There’s something visceral about the color of blood that I don’t think can be conveyed in black and white. (As a relevant aside, I suppose that’s why I’ve never found Janet Leigh’s “blood” going down the drain disturbing: it looks like her fountain pen leaked in the shower.)
Bison, Golden Gate Park, is a simple image, perhaps too simple. I presented ground, raw bison meat in the silhouette of Bison bison in the same frame with living ones.
21 July 2018
HR Wars
Julian is at war with his Sandra, his company’s “human resources” bureaucrat. They quite dislike each other; it might even be fair to say that they actually hate each other.
He fired the latest salvo by announcing he wanted to take paternity leave. Sandra started filling out forms and asked when the baby would be born. He explained that wasn’t going to happen since his girlfriend aborted it. Sandra declared that no infant meant no paternity leave.
He protested that he’d done his part by fathering it and that it wasn’t his fault that his partner didn’t want that thing festering inside her.
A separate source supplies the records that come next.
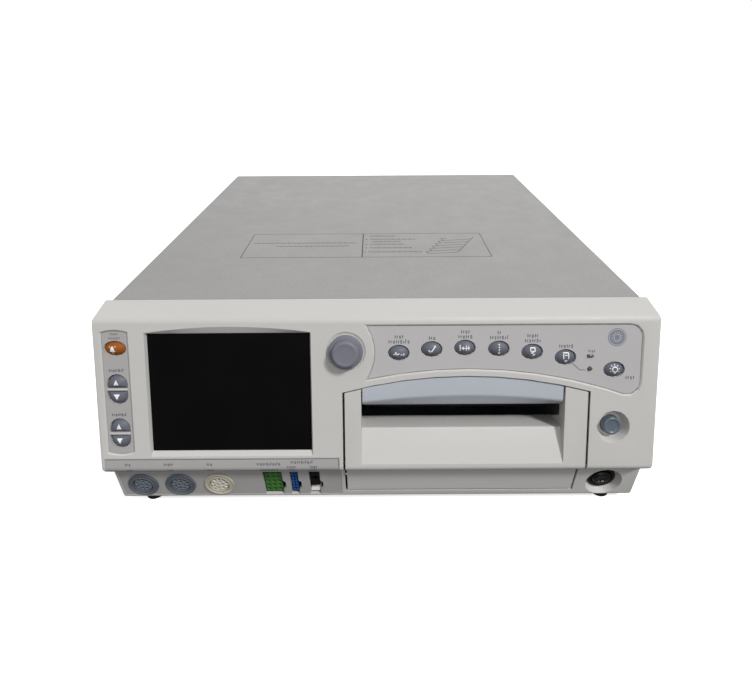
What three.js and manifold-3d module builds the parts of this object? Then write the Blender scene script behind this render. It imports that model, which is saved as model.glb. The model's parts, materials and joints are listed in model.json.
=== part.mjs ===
// Cardiotocograph: a bench monitor for the labour ward with a leaning front, a paper recorder behind
// a drop-down door, twelve keys, a trim knob and transducer sockets under its front lip.
// Millimetres. +X is to the right, +Y to the back, +Z up. The origin is on the table, under the middle.

import * as THREE from 'three';
import { mergeVertices } from 'three/addons/utils/BufferGeometryUtils.js';
import Module from 'manifold-3d';

const wasm = await Module();
wasm.setup();

// Overall size, and the front's profile: distances back from the lip and heights above the table
const width = 426;
const depth = 445;
const height = 170;
const baseHeight = 8.1;
const chinFootDepth = 13.7;
const chinTopDepth = 11.7;
const chinTopHeight = 41;
const lipHeight = 54.4;
const browDepth = 41.4;
const browDrop = 4.3;
const browHeight = height - browDrop;
const seamDepth = 64.3;

// Walls, edges and clearances
const wall = 3;
const sideEdgeRadius = 2;
const lipRadius = 5;
const browRadius = 6;
const chinFootRadius = 3.6;
const chinTopRadius = 1.5;
const overrun = 6;
const seat = 0.3;
const runningGap = 0.2;
const keyGap = 0.4;
const seamGap = 0.4;
const doorSideGap = 1.7;
const doorTopGap = 1;
const screwedGap = 0.1;
const mergeTolerance = 0.0005;

// Places from side to side, as shares of half the width: the right is positive
const displayShares = [-0.8117, -0.2362];
const knobShare = -0.108;
const doorShares = [-0.115, 0.7526];
const latchShare = 0.8465;
const socketShares = [-0.9014, -0.7577, -0.6075];
const slotShares = { scalp: -0.4002, oximetry: -0.3185, cuff: -0.2401 };
const boardShare = -0.1878;
const speakerShare = -0.5868;
const ventShare = -0.5164;
const portShare = -0.3756;
const studShare = 0.3662;
const inletShare = 0.6103;
const rightSide = width / 2;
const leftSide = -rightSide;
const across = (share) => share * rightSide;

// Places up the face, as shares of its length from lip to brow
const displayRiseShares = [0.1297, 0.9053];
const knobRiseShare = 0.7899;
const leftBandRiseShares = [0.1297, 0.9145];
const rightBandTopShare = 0.9516;
const rightBandArchShare = 0.6686;
const alarmRiseShare = 0.8152;
const volumeRiseShares = { display: 0.5474, audio: 0.2552 };
const doorArchShare = 0.6173;
const visorBreakShare = 0.4935;
const visorFootShare = 0.416;
const ridgeShare = 0.261;
const cheekTopShare = 0.5053;
const latchRiseShare = 0.283;
const barRiseShares = [0.5137, 0.5726];
const rollerRiseShare = 0.3705;
const faceLength = Math.hypot(browDepth, browHeight - lipHeight);
const up = (share) => share * faceLength;

// Folded sheet cover, tray and rear panel
const coverStep = 4;
const coverHalf = rightSide - coverStep;
const sheet = 1.6;
const bendRadius = 4;
const tongueReach = 8;
const tongueWall = 2.1;
const rimLength = 6.3;
const trayWall = 25;
const panelInset = 10;
const ventSlot = { count: 12, width: 3, height: 26, pitch: 7, x: across(ventShare), z: 118 };
const grilleHole = { radius: 3.4, pitch: 12, rings: 1 };

// Display: its window's opening in the face, and the wider recess that leads down to it
const display = {
  x0: across(displayShares[0]),
  x1: across(displayShares[1]),
  s0: up(displayRiseShares[0]),
  s1: up(displayRiseShares[1]),
  margin: 3,
  glass: 1.5,
  moduleMargin: 4.5,
};
const recessGrowth = { left: 1.1, right: 1, foot: 3.5, top: 1, rise: 4.6 };
const moduleDepth = 9;

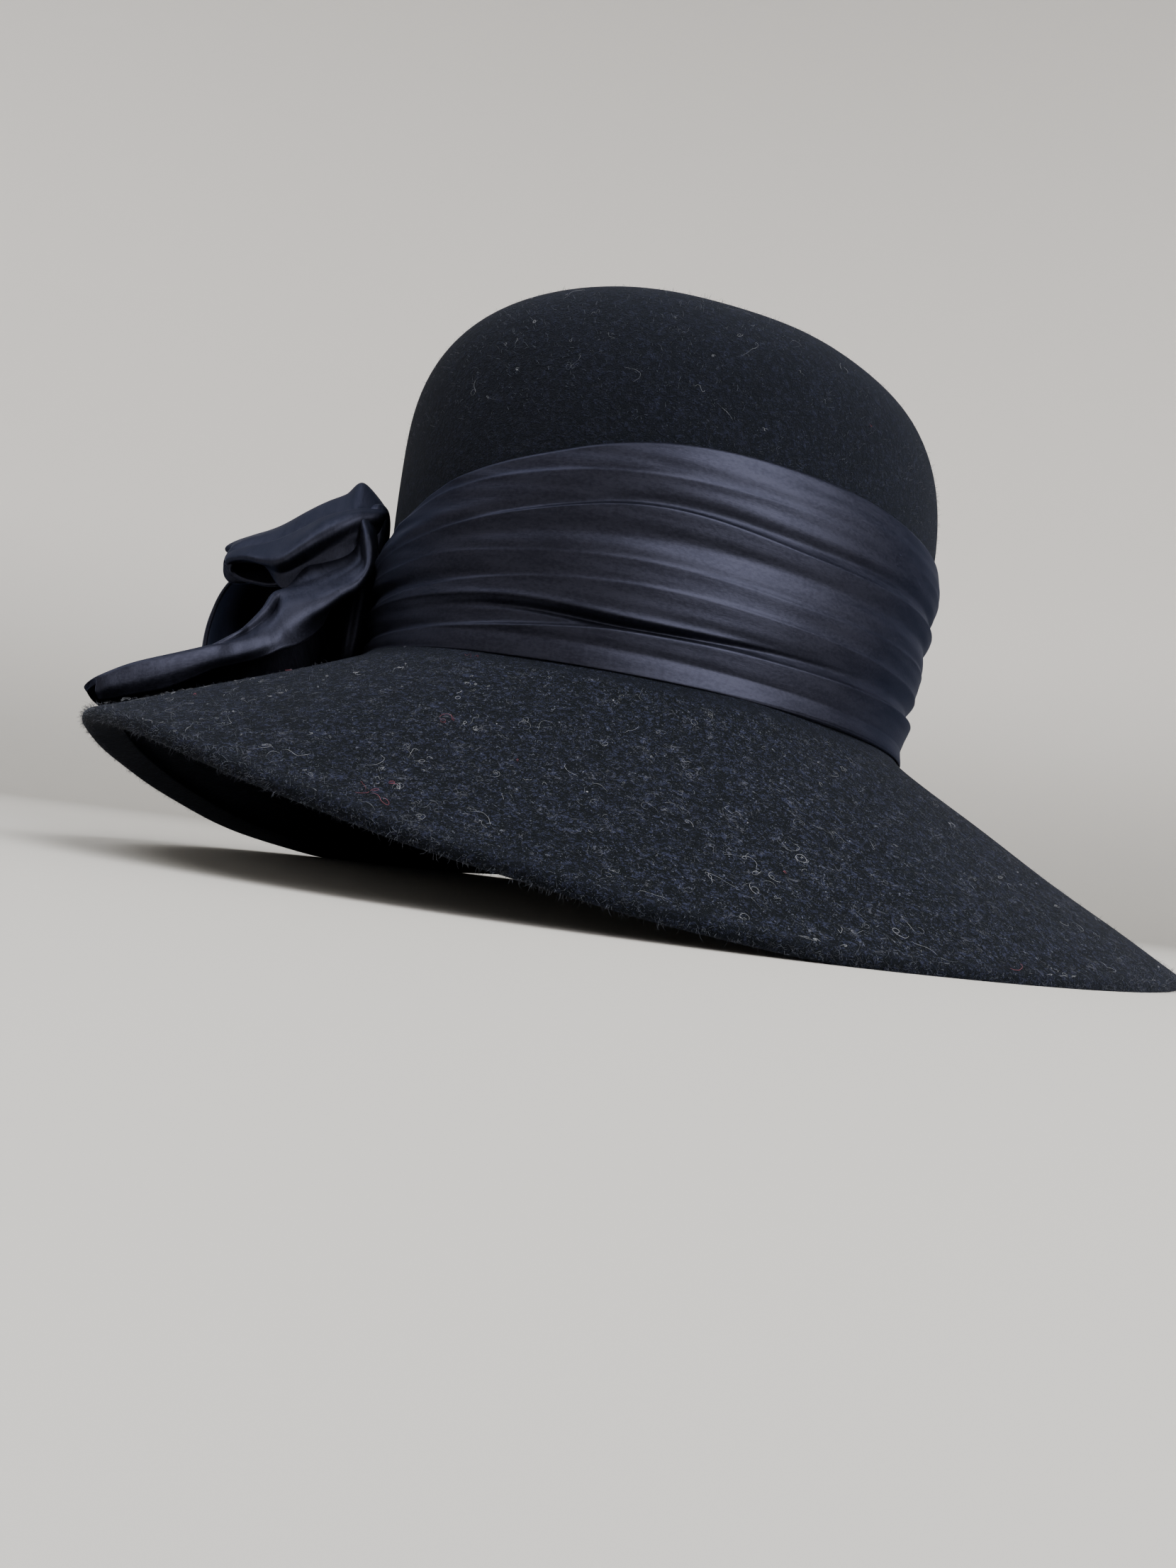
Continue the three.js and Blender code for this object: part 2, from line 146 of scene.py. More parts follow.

His argument didn’t work, so he tried a different approach.
“If that’s what your little rule book says, then I want bereavement leave,” he demanded.
“You don’t look like you’re grieving to me,” Sandra replied.
“How dare you!” he protested, “I certainly am suffering; she stuck me with half of the abortion bill.”
He didn’t expect that contrivance to work either and it didn’t, but he wasn’t disappointed. He lodged the facetious appeals to annoy Sandra, and his malicious strategy worked rather well.
22 July 2018
Better Without and With
Randall was annoying cheerful when he showed up at my studio for espresso early this morning. He appeared to have taken W.C. Fields’ advice, “Start every day off with a smile and get it over with.”
“What drugs are you on, Mr. Sunshine?” I inquired.
“None,” he replied, “It’s just that I feel so much better when I’m not drinking.”
I didn’t think that would last long, and it didn’t. He suggested that a flagon or several of cheap wine might harmonize most efficaciously with the bowl of fruit I offered. I wasn’t surprised when he pulled a bottle out of his pack.
“What about feeling better when you’re not drinking?” I asked.
“That’s the beautiful thing,” he explained, “I also feel so much better when I am drinking!”
Rationalization is a beautiful thing!